When it comes to districts’ privacy policies, she said, “we get a lot of very, very different requests, that sometimes conflict with each other.”
Widespread Confusion
The company has sought to bake privacy policy into the development of products so that schools and districts can either subscribe to the company’s services without sharing any student data or enable usage to keep track of individual student learning, Ms. Linch said. Creating those options requires much more work for BrainPOP on the development end, she said, but the company believes it appeals to parents and districts.
Mr. Polonetsky hears particular frustration among vendors about cases in which FERPA and COPPA may overlap, and how companies sometimes have trouble deciphering which law governs their various practices. COPPA is designed to give parents control over what information is collected from their children. FERPA is meant to protect the privacy of students’ education records, and generally applies to schools that receive funds from the U.S. Department of Education.
But confusion is widespread. Decisions about whether FERPA or COPPA applies can hinge on whether schools are creating online student accounts and have contracts with vendors, or if teachers provide permission and enable students to create accounts, Mr. Polonetsky noted.
Federal lawmakers, meanwhile, have been drafting legislation meant to update and broaden student-data-privacy policies, in a way that could pre-empt the various laws being enacted by individual states.
The confusion, of course, doesn’t just flow one way. Mr.
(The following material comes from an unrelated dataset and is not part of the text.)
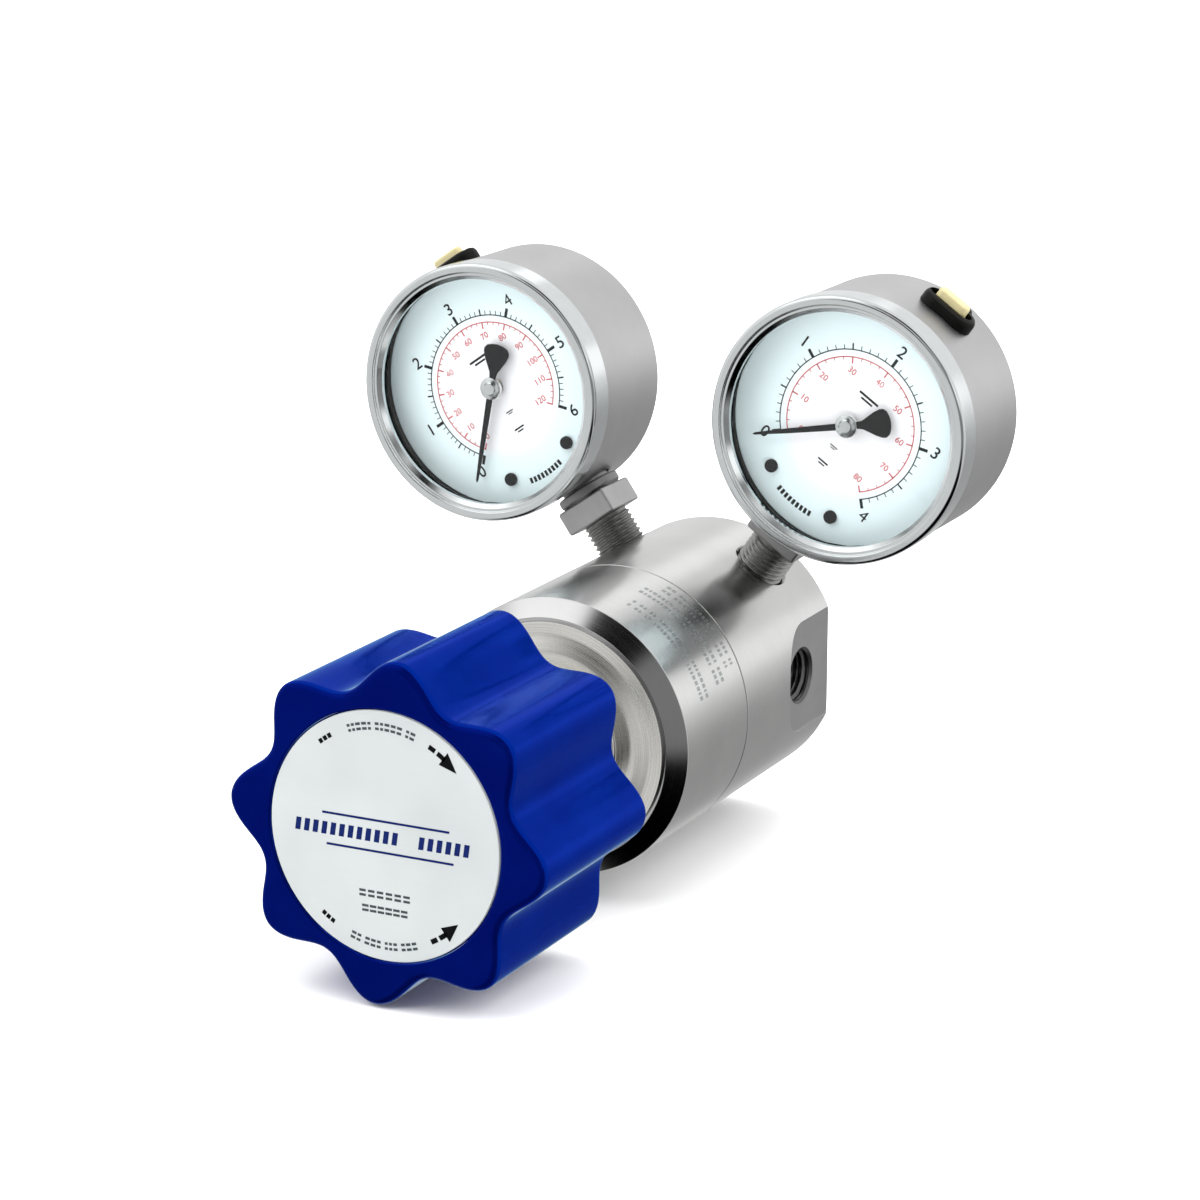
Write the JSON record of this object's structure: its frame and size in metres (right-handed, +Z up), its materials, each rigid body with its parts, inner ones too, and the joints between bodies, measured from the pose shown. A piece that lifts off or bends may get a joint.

Polonetsky said the flurry of local privacy policies reflects K-12 officials’ desire to make their protections as broad as possible, to account for the fast-evolving and often-bewildering set of apps, tools, and cloud-based systems being marketed to them.
Districts are “going through their checklist, and they’re saying to companies, ‘Why can’t I tell if you meet [our data-privacy requirements] or not? Here are the things I need to know,’ ” Mr. Polonetsky said. “There’s been complexity on both sides that’s made it hard for good-meaning schools and good-meaning companies to have a meeting of the minds.”